Willie Jones

No. 71, 74, 78, 72
- Position: Defensive lineman

Personal information
- Born: May 28, 1942 (age 84) Moro, Arkansas, U.S.
- Listed height: 6 ft 1 in (1.85 m)
- Listed weight: 260 lb (118 kg)

Career information
- High school: McKinley (St. Louis, Missouri)
- College: Kansas State (1962–1965)
- NFL draft: 1966: 18th round, 271st overall pick

Career history
- Houston Oilers (1967); Cincinnati Bengals (1968–1972); St. Louis Cardinals (1973)*; Houston Texans/Shreveport Steamer (1974–1975);
- * Offseason or practice squad member only
- Stats at Pro Football Reference

= Willie Jones (defensive lineman, born 1942) =

Willie Lee Jones (born May 28, 1942) is an American former professional football player who was a defensive lineman for four seasons in the American Football League (AFL) and National Football League (NFL). He played college football for the Kansas State Wildcats and was selected by the St. Louis Cardinals in the 18th round of the 1966 NFL draft. Jones went on to play for the Houston Oilers and Cincinnati Bengals in the AFL, and the Bengals in the NFL. He also played for the Houston Texans/Shreveport Steamer of the World Football League (WFL).

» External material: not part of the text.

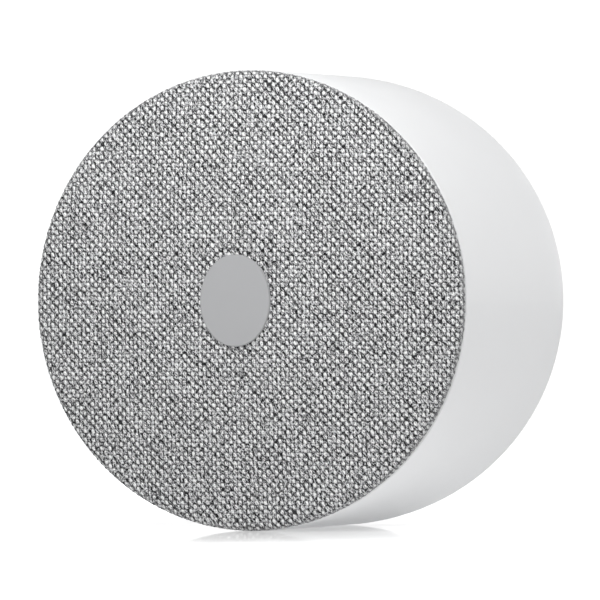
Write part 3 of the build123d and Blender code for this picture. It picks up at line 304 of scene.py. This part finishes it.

==Early life and college==
Willie Lee Jones was born on May 28, 1942, in Moro, Arkansas. He attended McKinley High School in St. Louis, Missouri.

Jones played college football for the Kansas State Wildcats of Kansas State University. He was on the freshman team in 1962 and was a three-year letterman from 1963 to 1965.

==Professional career==
Jones was selected by the St. Louis Cardinals in the 18th round, with the 271st overall pick, of the 1966 NFL draft. However, he did not sign with the Cardinals.

Jones signed with the Houston Oilers of the American Football League (AFL) in 1967. He played in six games, starting three, for the Oilers during the 1967 before being released on October 27, 1967.

In January 1968, Jones was selected by the Cincinnati Bengals in the 1968 AFL expansion draft. He started one game for the Bengals during the 1968 season. He played in ten games, starting five, in 1970, recording one sack and one fumble recovery. Jones also played in one playoff game that year. He appeared in five games in 1971.

In April 1973, Jones was traded to the St. Louis Cardinals for a future draft pick. However, he was later released.

Jones was a member of the Houston Texans/Shreveport Steamer of the World Football League (WFL) during the 1974 WFL season. He re-signed with the Steamer on June 10, 1975. He retired on August 27, 1975, during the 1975 WFL season.